Continuava Ottone: “… De Benedetti fu accolto infatti con diffidenza, non ricevette neanche un ufficio o una scrivania; sembrava fin dal primo giorno che Calvi si fosse pentito di averlo invitato; bastò tuttavia a De Benedetti quel poco che gli fecero vedere per comprendere che la situazione era peggiore di quanto non avesse immaginato, ed egli partì immediatamente all’attacco, con una serie di domande che erano altrettanto accuse. Presto si rese conto di essersi cacciato in una
posizione rischiosa, ricevette minacce oscure per sé e per la famiglia, si convinse che non sarebbe mai riuscito a conquistare la banca se non avesse avallato tutto quel che vi era successo, e temette di avere commesso un errore irreparabile, l’errore più grave della sua vita. Si sentiva in trappola, con i molti miliardi che aveva investito nella banca. Trascorse giornate nere, di profonda depressione; reagì alla depressione, secondo il suo temperamento, attaccando con maggior accanimento. Per sua fortuna ebbe paura anche Calvi, che si rese conto a sua volta di essersi messo in casa un uomo molto scomodo. Nel giro di poche settimane si affrettò a offrirgli la possibilità di uscire. Con la consueta prontezza, De Benedetti la colse, e uscì. Ma per Calvi era ormai tardi, il male era fatto: l’episodio De Benedetti mise in moto la Banca d’Italia, e accelerò la sua fine. C’era qualcosa di stupefacente nel modo in cui De Benedetti era uscito indenne dall’avventura nel giro di poche settimane (65 giorni di vicepresidenza per l’esattezza, ndr); … sembrava quasi un miracolo; sembrava che non potesse mai accadergli niente di male, che riuscisse sempre a svincolarsi dalle situazioni insostenibili, in apparenza fatali, o per la sua grande vitalità, per lo slancio con cui viveva le sue vicende, oppure per la sua fantasia, o per le convinzioni che lo sorreggevano o lo guidavano”.
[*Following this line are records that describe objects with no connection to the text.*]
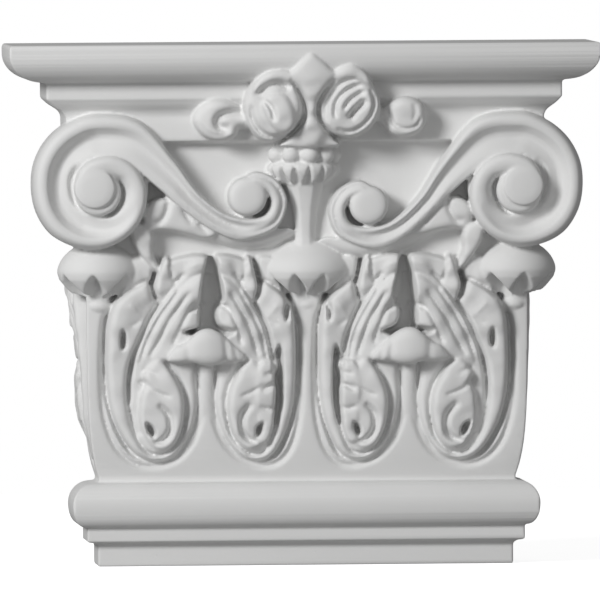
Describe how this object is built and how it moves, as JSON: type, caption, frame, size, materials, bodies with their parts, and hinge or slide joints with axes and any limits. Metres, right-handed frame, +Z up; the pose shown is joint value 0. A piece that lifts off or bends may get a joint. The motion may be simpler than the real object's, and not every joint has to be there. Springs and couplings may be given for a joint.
{
  "type": "corinthian capital",
  "caption": "Pilaster capital in matt white moulded plastic: moulded abacus, corner volutes, inner scrolls, calyx caps and carved acanthus bays over a torus and stepped base.",
  "frame": {"origin": "Centre of the bounding box in plan, at the level of the flat underside that stands on the pilaster shaft.", "axes": "X runs along the wall and is the longest side, Y points back into the wall, Z is up. The carved front faces -Y and the flat back lies in the plane Y = +0.035 m."},
  "size_m": [0.2476, 0.07, 0.221],
  "materials": {
    "casting": "matt off-white primed moulded polyurethane, slightly softened edges"
  },
  "bodies": {
    "root": {"capital": "casting"}
  },
  "joints": []
}
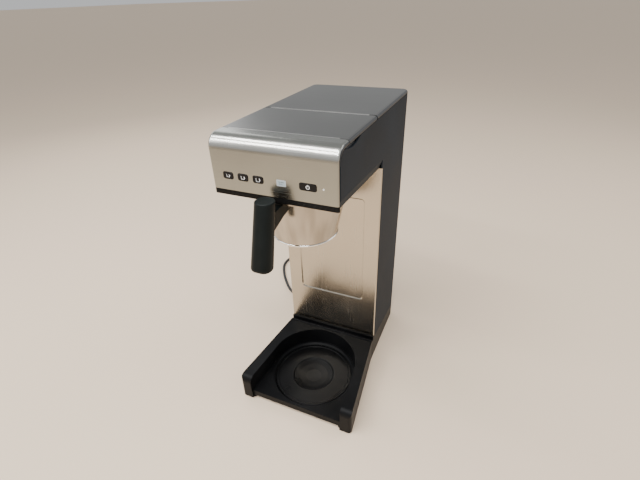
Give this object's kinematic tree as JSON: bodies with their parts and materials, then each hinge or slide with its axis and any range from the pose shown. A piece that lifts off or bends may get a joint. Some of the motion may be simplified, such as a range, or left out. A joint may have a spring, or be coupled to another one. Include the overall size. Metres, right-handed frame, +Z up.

Si, concordo con Ottone: l’accordo De Benedetti – Calvi aveva un che di mostruoso; processato per concorso in bancarotta fraudolenta del Banco Ambrosiano ancorchè aggirando l’art. 27 della Costituzione – “la responsabilità penale è personale”, e dunque non è oggettiva – fu condannato in primo grado a 6 anni e 4 mesi di carcere, poi in Appello a 4 anni e 6 mesi e infine se la cavò con un “vizio di procedura” in Cassazione: un’ambigua via di mezzo tra l’assoluzione e la condanna.
Ma “la Repubblica” è stata salvata. Come la Fininvest.
Il 22 giugno 2010, incontrando il galantuomo Udo Gumpbell a Palermo al termine della presentazione di una docufiction su Paolo Borsellino, il giornalista tedesco mi disse: “De Benedetti aveva degli amici in Cassazione”. Non so cosa intendesse dire nello specifico. Ma avere amici non è un reato. Alcuni vincono e altri perdono. Alcuni rimangono in vita e altri muoiono.
Uno è finito sotto l’impalcatura metallica del Blackfriars Bridge il 17 giugno 1982, l’altro è scappato con la cassa facendo suo il motto di Woody Allen: “Prendi i soldi e scappa”.